It's hard to keep up with the crazed weather. As I write, a heat wave has killed over 50 people in the Midwest and South, with temperatures reaching 112 degrees in Evening Shade, Arkansas. Torrential storms have flooded Ohio, Minnesota, Wisconsin, Missouri, Indiana, Iowa, and South Dakota. California has its second largest wildfire ever. Texas and Kansas are battening down for new storms, while still recovering from last month's floods, along with Oklahoma, which is now getting flooded again. A few weeks before, a massive rainstorm closed down the New York City subways. That doesn't count over 2,000 dead and millions displaced in India and Bangladesh floods, runaway forest fires in Greece, the hottest-ever temperature in Japan, or unprecedented melting of Arctic icecaps. Tomorrow the weather will ricochet off the charts someplace else.

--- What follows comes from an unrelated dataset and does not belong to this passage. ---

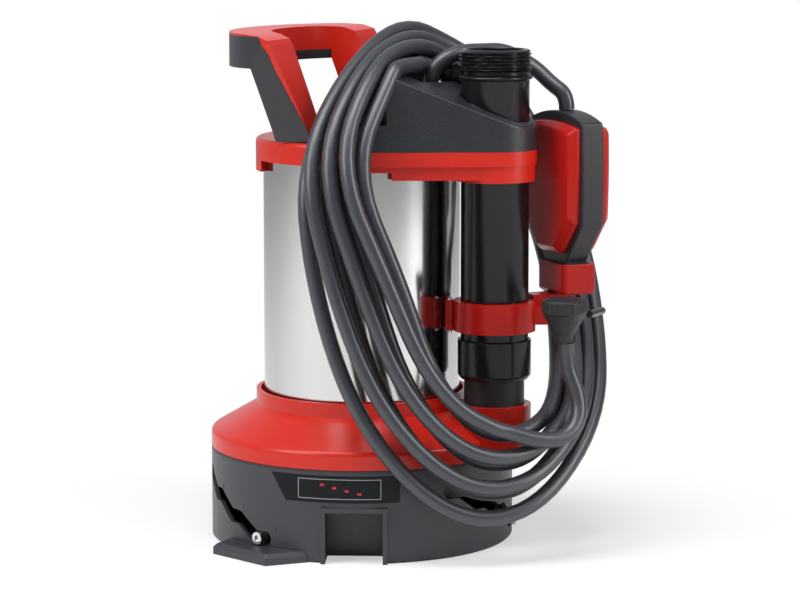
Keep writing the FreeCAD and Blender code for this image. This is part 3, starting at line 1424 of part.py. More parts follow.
def least_gap(wire, radius):
    """The least gap between turns of a wound tube, from points along it."""
    step = 4.0
    places = wire.discretize(Distance=step)
    skip = int(60 / step)
    least = 1e9
    for i, here in enumerate(places):
        for there in places[i + skip:]:
            distance = (there - here).Length
            if distance < least:
                least = distance
                where = here
    return least - 2 * radius, where


def build_mains_coil(wire, start, direction):
    """The hank of mains cord that hangs over the head and round the riser."""
    radius = float(size("cord_radius"))
    gap, where = least_gap(wire, radius)
    print("mains_coil: length %.0f, least gap %.2f at %s" % (wire.Length, gap, where))
    tube = swept_tube(wire, start, direction, radius)
    print("mains_coil: volume share %.4f" % (tube.Volume / (math.pi * radius ** 2 * wire.Length)))
    return shape_part("mains_coil", tube)


def build_float_gland():
    """The screwed gland where the float's cord enters the head."""
    foot = front_point(*FLOAT_CORD_POINTS[0])
    floor = float(size("cover_notch_floor"))
    nut_top = floor + float(size("cord_gland_nut_height"))
    half = float(size("cord_gland_radius"))
    outline = Part.makePolygon([polar_point(60 * k, half, floor, foot.x, foot.y) for k in range(7)])
    nut = Part.Face(outline).extrude(Vector(0, 0, nut_top - floor))
    collar = cylinder(size("cord_gland_collar_radius"), floor, size("cord_gland_top"), foot.x, foot.y)
    return shape_part("float_gland", nut.fuse(collar))


def build_mains_relief():
    """The gland foot and the ribbed, tapered boot that hold the mains cord."""
    foot = front_point(*RELIEF_FOOT)
    end = front_point(*MAINS_LEAD_POINTS[0])
    way = end - foot
    base_radius = float(size("relief_base_radius"))
    boot = Part.makeCone(base_radius, float(size("relief_end_radius")), way.Length, foot, way)
    knee = Part.makeSphere(base_radius, foot)
    stem = cylinder(base_radius, size("cover_notch_floor"), foot.z, foot.x, foot.y)
    shape = boot.fuse(knee).fuse(stem)
    ribs = int(float(size("relief_ribs")))
    width = float(size("relief_rib_width"))
    for k in range(ribs):
        place = foot + way * ((k + 1.6) / (ribs + 1.4))
        shape = shape.fuse(Part.makeCylinder(float(size("relief_rib_radius")), width, place, way))
    return shape_part("mains_strain_relief", shape)


def build_mains_plug():
    """The angled plug at the end of the mains cord and its two round pins."""
    tip = front_point(*PLUG_LEAD_POINTS[0])
    radius = float(size("plug_radius"))
    neck_top = tip.z + float(size("plug_neck_height"))
    rim_low = neck_top + float(size("plug_taper_height"))
    rim_high = rim_low + float(size("plug_rim_height"))
    neck = cylinder(size("plug_neck_radius"), tip.z, neck_top, tip.x, tip.y)
    taper_base = Vector(tip.x, tip.y, neck_top)
    taper = Part.makeCone(float(size("plug_neck_radius")), radius, rim_low - neck_top, taper_base)
    rim = cylinder(radius, rim_low, rim_high, tip.x, tip.y)
    depth = float(size("plug_face_depth"))
    face = Part.makeBox(2 * radius, depth, rim_high - neck_top, Vector(-radius, 0, 0))
    turn = float(size("front_turn")) + float(size("plug_face_turn"))
    face.rotate(Vector(), Vector(0, 0, 1), turn)
    face.translate(Vector(tip.x, tip.y, neck_top))
    body = neck.fuse(taper).fuse(rim).fuse(face)
    side = Vector(math.cos(math.radians(turn)), math.sin(math.radians(turn)), 0)
    back = Vector(-side.y, side.x, 0)
    middle = Vector(tip.x, tip.y, (neck_top + rim_high) / 2) + back * depth
    spread = float(size("plug_pin_spread"))
    pins = []
    for way in (-1, 1):
        pins.append(Part.makeCylinder(float(size("plug_pin_radius")), float(size("plug_pin_length")),
                                      middle + side * (way * spread), back))
    return [shape_part("mains_plug", body), shape_part("plug_pins", Part.makeCompound(pins))]


def build_cords():
    """Every cord of the pump, with its glands and its plug."""
    wire, turns, directions = coil_wire()
    run = float(size("coil_end_run"))
    mains_route = [front_point(*place) for place in MAINS_LEAD_POINTS]
    mains_route += [turns[0] - directions[0] * run, turns[0]]
    plug_route = [front_point(*place) for place in PLUG_LEAD_POINTS]
    plug_route += [turns[-1] + directions[-1] * run, turns[-1]]
    parts = [
        build_float_gland(),
        build_mains_relief(),
        build_free_cord("float_cord", [front_point(*place) for place in FLOAT_CORD_POINTS]),
        build_free_cord("float_cord_drop", [front_point(*place) for place in FLOAT_DROP_POINTS]),
        build_free_cord("mains_lead", mains_route),
        build_mains_coil(wire, turns[0], directions[0]),
        build_free_cord("plug_lead", plug_route),
    ]
    return parts + build_mains_plug()


def build_all():
    """Builds every sub-part and returns those that are written."""
    parts = [
        build_base_shell(),
        build_foot_pedal(),
        build_guide_ring(),
        build_lift_ring(),
        build_guide_screws(),
        build_lower_riser(),
        build_volute_housing(),
        build_intake_plate(),
        build_impeller(),
        build_impeller_nut(),
        build_motor_neck(),
        build_dome_cover(),
        build_head_cap(),
        build_head_cover(),
    ]
    parts += build_motor()
    parts += build_riser()
    parts += build_handle()
    parts += build_clamp()
    parts += build_float()
    parts += build_cords()
    return parts


def check_all(parts):
    """Stops where an object failed or a sub-part has no valid solid."""
    for item in doc.Objects:
        if "Invalid" in item.State or "Error" in item.State:
            raise RuntimeError("%s failed: %s" % (item.Label, item.State))
    for part in parts:
        if part.Shape.isNull() or not part.Shape.isValid() or not part.Shape.Solids:
            raise RuntimeError("%s has no valid solid" % part.Label)


def write_all(parts):
    """Writes each sub-part's shape to its own file."""
    os.makedirs("parts", exist_ok=True)
    for part in parts:
        part.Shape.exportStep("parts/%s.step" % part.Label)
    print("%d sub-parts written" % len(parts))


all_parts = build_all()
doc.recompute()
check_all(all_parts)
write_all(all_parts)
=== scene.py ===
"""Looks of a submersible sump pump: finishes, cords, fine pieces, floor, light and camera."""

from __future__ import annotations

import json
import logging
import math
from dataclasses import dataclass
from enum import Enum

import bmesh
import bpy
import numpy as np
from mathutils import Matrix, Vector

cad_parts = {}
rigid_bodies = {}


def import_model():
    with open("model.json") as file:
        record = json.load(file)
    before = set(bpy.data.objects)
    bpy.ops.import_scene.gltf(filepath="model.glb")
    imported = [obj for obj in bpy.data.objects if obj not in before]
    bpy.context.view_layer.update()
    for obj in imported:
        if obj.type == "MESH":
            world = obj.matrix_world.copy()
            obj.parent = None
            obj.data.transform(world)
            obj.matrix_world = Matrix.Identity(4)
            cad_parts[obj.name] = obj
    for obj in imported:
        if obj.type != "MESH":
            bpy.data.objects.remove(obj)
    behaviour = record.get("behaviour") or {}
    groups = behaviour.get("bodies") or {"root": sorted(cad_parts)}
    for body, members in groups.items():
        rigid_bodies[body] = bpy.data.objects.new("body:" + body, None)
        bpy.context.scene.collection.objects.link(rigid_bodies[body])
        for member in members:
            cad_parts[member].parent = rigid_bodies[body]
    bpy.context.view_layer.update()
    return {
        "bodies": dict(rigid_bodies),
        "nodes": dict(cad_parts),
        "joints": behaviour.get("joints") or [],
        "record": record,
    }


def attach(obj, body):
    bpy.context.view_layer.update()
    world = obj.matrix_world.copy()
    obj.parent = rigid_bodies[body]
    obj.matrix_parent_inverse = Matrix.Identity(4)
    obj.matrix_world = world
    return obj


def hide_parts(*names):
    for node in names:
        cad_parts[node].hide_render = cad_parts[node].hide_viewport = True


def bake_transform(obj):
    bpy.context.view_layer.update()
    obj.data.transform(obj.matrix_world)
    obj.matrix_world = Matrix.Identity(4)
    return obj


LOG = logging.getLogger("pump")

Pair = tuple[float, float]
Triple = tuple[float, float, float]
Corners = tuple[Pair, ...]

# The straight-on view's turn, the riser's place in millimetres, and how near two doubles lie in metres.
FRONT_TURN = math.radians(25.5)
RISER_X = 97.3
MERGE_REACH = 1e-6


class Body(str, Enum):
    """The moving groups that pieces ride on."""

    BASE = "base"
    GUIDE = "guide"
    PUMP = "pump"
    ROTOR = "rotor"
    CLAMP = "clamp"
    FLOAT = "float"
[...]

This surge of weird weather offers a powerful warning. Placed in context, its lessons could also help us overcome the denial that's prevented the United States from taking action on global climate change. They could give courage to elected representatives who've wanted to act but have been hobbled by timidity. They could create a political opening to defeat prominent elected climate-change deniers whose seats used to seem unassailable and are running for reelection in hard-hit states. They could help the Democrats stand strong and call the Republican bluff when they threaten a filibuster or a Bush veto. As Samuel Johnson wrote, knowing you'll be hanged in two weeks concentrates one's mind wonderfully. What's happening to our weather just might foreshadow that hanging.
A few years ago, global warming felt remote to most Americans. Although they heard it debated, it didn't seem real. The media gave "equal time" to deniers and the most respected scientists. Now 84% of Americans view human activity as at least contributing to global climate change, and 70% demand greater government action. Responses have shifted in the wake of Katrina and the succession of local disasters; Gore's Inconvenient Truth; the international IPCC report and similar impeccably credentialed scientific studies; and the start of serious media coverage, from Parade and the AARP magazine to Vogue. Add the impact of so many ordinary citizens speaking out, and Americans are starting to link the disasters they're seeing around them with what's happening to the planet.
When people's communities are hit with exceptional floods, droughts, tornadoes, heat waves, or runaway wildfires, or they see these events on TV, even conservatives who would have once treated them as random "acts of God" start recognizing their deeper roots. In a May 2006 poll of South Carolina hunters and fishermen, for instance, 68% agreed that global warming was an urgent problem requiring immediate action, and a similar number said they'd seen the immediate impact of climate change on local fish and wildlife. Even before this summer's parade of calamities, 75% of all Americans said recent weather had been stranger than usual
So our national frame on the weather is beginning to shift. Each new "natural disaster" now reinforces the sense that just maybe not all these disasters are so natural after all. And if we fail to seriously address their roots, similar ones or worse will dominate our future.
Of course global climate change doesn't cause every extreme weather event. And not all our fellow citizens are quite ready to act on the full enormity of the climate crisis, still resisting much of what needs to be done, such as increasing gas taxes. But most Americans want someone to do something, even if they're ambivalent about paying the costs. The more our warnings resonate with what people see around them, the more they can draw broader links, and the more the Exxon-funded denials ring hollow.
This situation expands political possibilities. While memory of this summer of disasters is still fresh, why not begin now to make a major issue of the rabid global climate change denial of Senators like Oklahoma's James Inhofe, Texas's John Cornyn, and Oregon's Gordon Smith. Inhofe, who's called global warming "the greatest hoax ever perpetrated on the American people," has been considered to have a safe seat. But his approval rating, just after last November's election, was a lowly 46%, and Cornyn's 45%, both lower than just-defeated Virginia Senator George Allen. So they may already be more vulnerable than conventional wisdom suggests. Gordon Smith's race has long been forecast as tight. Instead of writing off the prime deniers as unbeatable, or dismissing global climate change as too complex to make an electoral difference, why not brand them with their stands, juxtaposing their dismissal of the crisis with images of flooded homes and farms?
If the opponents of these officials can really tie them to their words, and keep asking why they'd rather stick up for Exxon than act on this ultimate threat to our common security, who knows how the election could turn? That's particularly true given broader discontent over Iraq, health care, and Bush administration corruption. Defeating just one or two entrenched deniers will significantly strengthen the voices of those in both parties who genuinely want to take action. We might even begin approaching the European situation, where even conservative political leaders, like Germany's Angela Merkel, France's Nicolas Sarkozy, and British Tory David Cameron, view addressing global climate change as amont their highest priorities.